Head north on the Fv51, towards Beitostølen.
View from near Hegge Stave Church
Beitostølen is a small town located 900m (3000ft) above sea level. As of January 2020, the population was 360. It is largely a tourist area, with several large hotels, cabins, shops and restaurants.
Due to the proximity to Jotunheimen, as well as its height, Beitostølen is among the most snow-sure winter sports resorts in Europe, and ski season usually lasts from November to April.
There are alpine slopes and cross-country trails totalling 320km.
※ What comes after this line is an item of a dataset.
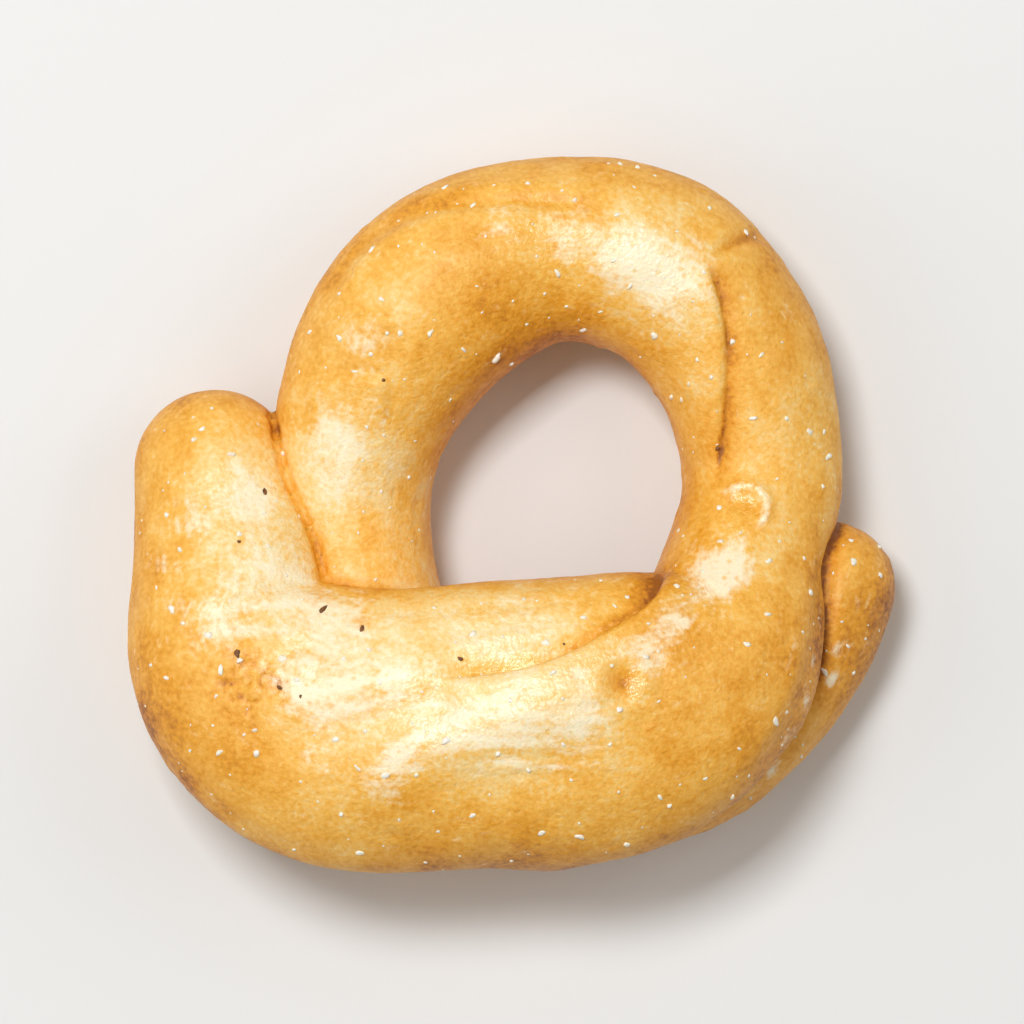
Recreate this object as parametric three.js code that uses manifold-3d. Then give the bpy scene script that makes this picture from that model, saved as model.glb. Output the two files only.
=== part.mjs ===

In summer, Beitostølen is very popular with hikers.
The village has hosted the FIS Cross-Country World Cup and the Biathlon World Cup competitions.
There is the Beitøstolen Health Sports Centre, a rehabilitation for the disabled. Ridderrennet, an international ski race for the disabled, is held at Beitostølen every year.
Today Beitostølen is the second largest tourist destination in Innlandet County after Lillehammer.
Continue on the Fv51. Shortly after driving through Beitostølen you’ll see the sign for Valdresflye, which means you are now on the scenic road!
Stop for photos!
There are plenty of places to park on the way, and I highly recommend making use of them. The first part of this road is the most scenic.
Bygdin Mountain Hotel
The history of the hotel goes back to 1867, when two brothers had an idea to build a hotel here and generate tourism. Originally their hotel was in a different location; when the road was finished and it didn’t go past their hotel, they moved it to the current location. The building was completed in 1897 and is now the oldest pat of the present-day hotel.
Bygdin Hotel quickly became popular thanks to its good standard and location on the mountain pass. In winter, planes would land on the frozen lake with tourists.
The first major renovation of the hotel was in 1910-1912, and you can still see this renovation in some of the historic rooms, the salon, and the entrance.
During World War II, the hotel was used as an officer’s quarters. German and Austrian troops came here to practice warfare in the mountains. Up to 20,000 men and 600 horses passed through the area. At the hotel, a lot of furniture, paintings and valuables were confiscated. The piano was recovered after the war; it was found all the way in Trondheim. The piano is in the ladies’ lounge today.
In 1964 a new brick building was added to the property. New owners took over in 2017, after stopping at the hotel to buy a waffle and deciding to buy it! The new owners are making efforts to preserve its historic character.
You can stop here for a bite to eat and to admire the hotel.
This is the highest point on the road, at 1389m above sea level (4557 ft). The cafe inside has food from Valdres and Gudbrandsdalen, plus incredible views over the mountain peaks. You can rent hiking equipment here.
The peaks of Jotunheimen
Shortly after the cafe is another chance to stop for photos and admire the peaks of Jotunheimen National Park.
At the same photostop where I took the above photos you’ll see Steinplassen, a monument to all the cairns found on mountains.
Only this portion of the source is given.